【问题标题】：Implement MLP in tensorflow在张量流中实现 MLP
【发布时间】：2016-01-29 06:14:35
【问题描述】：

我想使用 tensorflow 实现 https://www.coursera.org/learn/machine-learning 中教授的 MLP 模型。这是实现。

# one hidden layer MLP

x = tf.placeholder(tf.float32, shape=[None, 784])
y = tf.placeholder(tf.float32, shape=[None, 10])

W_h1 = tf.Variable(tf.random_normal([784, 512]))
h1 = tf.nn.sigmoid(tf.matmul(x, W_h1))

W_out = tf.Variable(tf.random_normal([512, 10]))
y_ = tf.matmul(h1, W_out)

# cross_entropy = tf.nn.sigmoid_cross_entropy_with_logits(y_, y)
cross_entropy = tf.reduce_sum(- y * tf.log(y_) - (1 - y) * tf.log(1 - y_), 1)
loss = tf.reduce_mean(cross_entropy)
train_step = tf.train.GradientDescentOptimizer(0.05).minimize(loss)
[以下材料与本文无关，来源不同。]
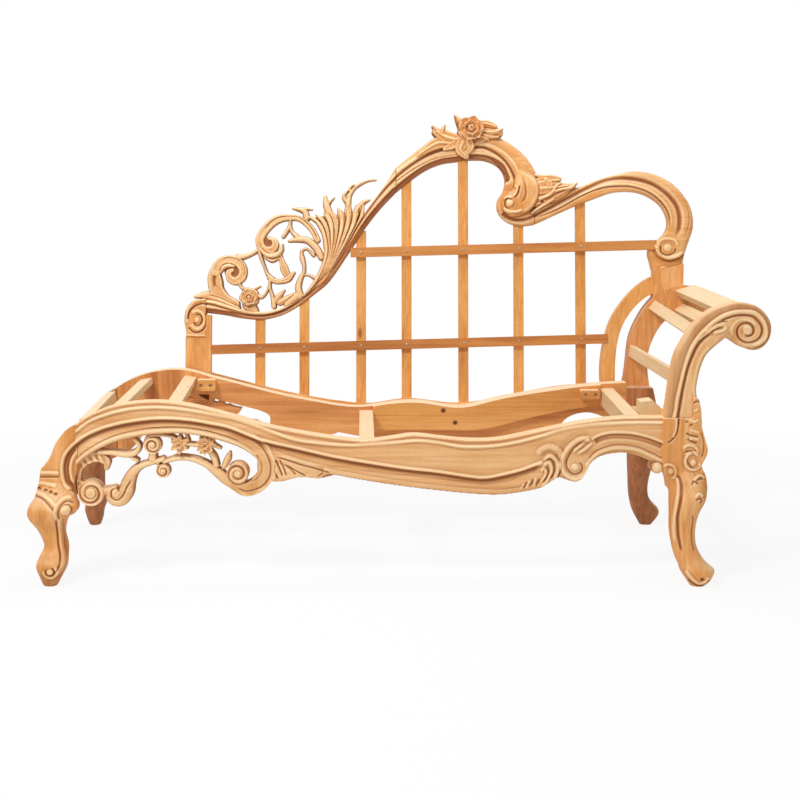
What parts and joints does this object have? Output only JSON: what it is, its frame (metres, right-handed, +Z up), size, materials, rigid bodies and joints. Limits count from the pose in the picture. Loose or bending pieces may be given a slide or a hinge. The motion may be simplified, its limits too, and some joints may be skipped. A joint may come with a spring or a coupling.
{
  "type": "chaise longue frame",
  "caption": "Carved bare wood chaise longue frame with a scrolled arm, a sloping open-slat back with pierced crest, and cabriole legs, ready to be upholstered.",
  "frame": {"origin": "on the floor, under the middle of the whole frame's box", "axes": "+X along the seat towards the arm, +Y from the front rail to the back, +Z up"},
  "size_m": [1.81, 0.7108, 1.1772],
  "materials": {
    "carved_hardwood": "bare, hand carved and sanded",
    "rear_hardwood": "bare, sawn",
    "sawn_softwood": "bare, sawn and planed",
    "beech_dowel": "bare, turned",
    "steel_fastener": "plain"
  },
  "bodies": {
    "root": {"arm_corner_block": "sawn_softwood", "arm_front_scroll": "carved_hardwood", "arm_rear_scroll": "rear_hardwood", "arm_slat_1": "sawn_softwood", "arm_slat_2": "sawn_softwood", "arm_slat_3": "sawn_softwood", "arm_slat_4": "sawn_softwood", "back_arm_stile": "sawn_softwood", "back_bottom_rail": "sawn_softwood", "back_cross_slat_lower": "sawn_softwood", "back_cross_slat_upper": "sawn_softwood", "back_left_post": "carved_hardwood", "back_right_post": "carved_hardwood", "back_slat_1": "sawn_softwood", "back_slat_2": "sawn_softwood", "back_slat_3": "sawn_softwood", "back_slat_4": "sawn_softwood", "back_slat_5": "sawn_softwood", "back_slat_6": "sawn_softwood", "back_slat_7": "sawn_softwood", "back_slat_nails": "steel_fastener", "center_cross_rail": "sawn_softwood", "cleat_screws": "steel_fastener", "crest_center": "carved_hardwood", "crest_flower": "carved_hardwood", "crest_fretwork": "carved_hardwood", "crest_left": "carved_hardwood", "crest_left_volute": "carved_hardwood", "crest_right_arch": "carved_hardwood", "crest_s_scroll": "carved_hardwood", "crest_spray": "carved_hardwood", "end_rail_left": "sawn_softwood", "front_fretwork": "carved_hardwood", "front_left_leg": "carved_hardwood", "front_rail": "carved_hardwood", "front_rail_volute": "carved_hardwood", "front_right_leg": "carved_hardwood", "joint_dowels": "beech_dowel", "post_cleat_left": "sawn_softwood", "post_cleat_right": "sawn_softwood", "rear_fretwork": "rear_hardwood", "rear_left_arch": "rear_hardwood", "rear_left_leg": "rear_hardwood", "rear_rail": "rear_hardwood", "rear_rail_liner": "rear_hardwood", "rear_rail_volute": "rear_hardwood", "rear_right_leg": "rear_hardwood", "right_cross_rail": "sawn_softwood", "seat_slat_left_1": "sawn_softwood", "seat_slat_left_2": "sawn_softwood", "side_rail_right": "sawn_softwood"}
  },
  "joints": []
}
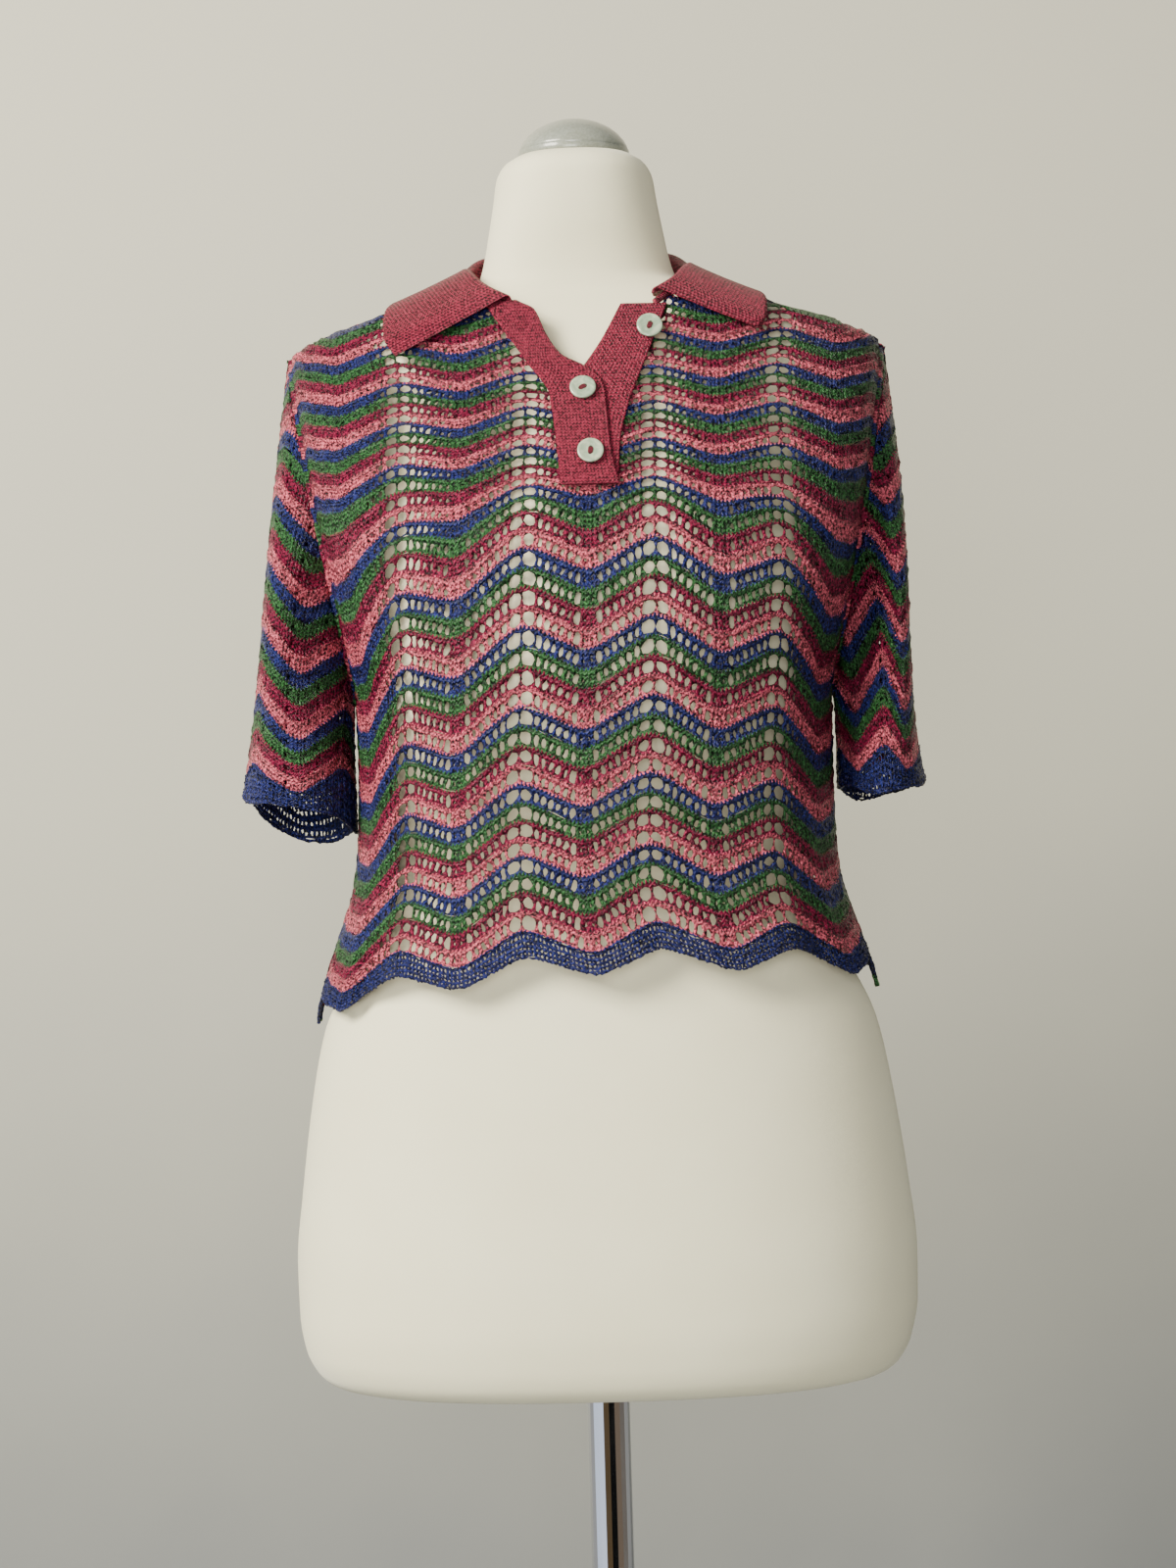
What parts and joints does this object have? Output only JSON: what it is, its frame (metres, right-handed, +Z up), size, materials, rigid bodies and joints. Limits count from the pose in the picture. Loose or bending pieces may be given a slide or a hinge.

correct_prediction = tf.equal(tf.argmax(y, 1), tf.argmax(y_, 1))
accuracy = tf.reduce_mean(tf.cast(correct_prediction, tf.float32))

# train
with tf.Session() as s:
    s.run(tf.initialize_all_variables())

    for i in range(10000):
        batch_x, batch_y = mnist.train.next_batch(100)
        s.run(train_step, feed_dict={x: batch_x, y: batch_y})

        if i % 100 == 0:
            train_accuracy = accuracy.eval(feed_dict={x: batch_x, y: batch_y})
            print('step {0}, training accuracy {1}'.format(i, train_accuracy))

但是，它不起作用。我认为层的定义是正确的，但问题在于 cross_entropy。如果我使用第一个，被注释掉的那个，模型很快收敛；但如果我使用第二个，我认为/希望是前一个方程的翻译，模型将不会收敛。

如果您想查看成本等式，可以在here 找到它。

更新

我已经使用 numpy 和 scipy 实现了相同的 MLP 模型，并且可以正常工作。

在tensorflow代码中，我在训练循环中添加了print行，发现y_中的所有元素都是nan...我认为它是由算术溢出或类似原因引起的。

【问题讨论】：

我认为这两个成本函数期望不同的“y_”。第一个想要原始线性输出，第二个想要所有类别的总和在 1 和 0 之间缩放的线性输出。缩放可以通过 tf.nn.softmax 来完成。
我不认为你的第一个损失是你打算使用的。常见的是softmax_cross_entropy_with_logits。请花点时间阅读 tensorflow 官方教程tensorflow.org/versions/0.6.0/tutorials/mnist/tf/… 或tensorflow.org/versions/0.6.0/tutorials/mnist/beginners/…

标签： machine-learning tensorflow

【解决方案1】：

很可能是 0*log(0) 问题。

更换

cross_entropy = tf.reduce_sum(- y * tf.log(y_) - (1 - y) * tf.log(1 - y_), 1)

与

cross_entropy = tf.reduce_sum(- y * tf.log(tf.clip_by_value(y_, 1e-10, 1.0)) - (1 - y) * tf.log(tf.clip_by_value(1 - y_, 1e-10, 1.0)), 1)

请参阅Tensorflow NaN bug?。

【讨论】：

我觉得这就像 0 * log(0) 问题。我只是找不到在 TF 中解决它的方法。非常感谢~

【解决方案2】：

我认为的问题是 nn.sigmoid_cross_entropy_with_logits 期望得到非标准化结果，而作为函数，您将其替换为 cross_entropy = tf.reduce_sum(- y * tf.log(y_) - (1 - y) * tf.log(1 - y_), 1)

期望 y_ 在 0 和 1 之间进行归一化（通过 sigmoid）

尝试替换

y_ = tf.matmul(h1, W_out)

与

y_ = tf.nn.sigmoid(tf.matmul(h1, W_out))

【讨论】：

抱歉，觉得值得一试，执行此操作时的输出是什么样的？
train_accuracy 约为 0.1，迭代次数超过 10k。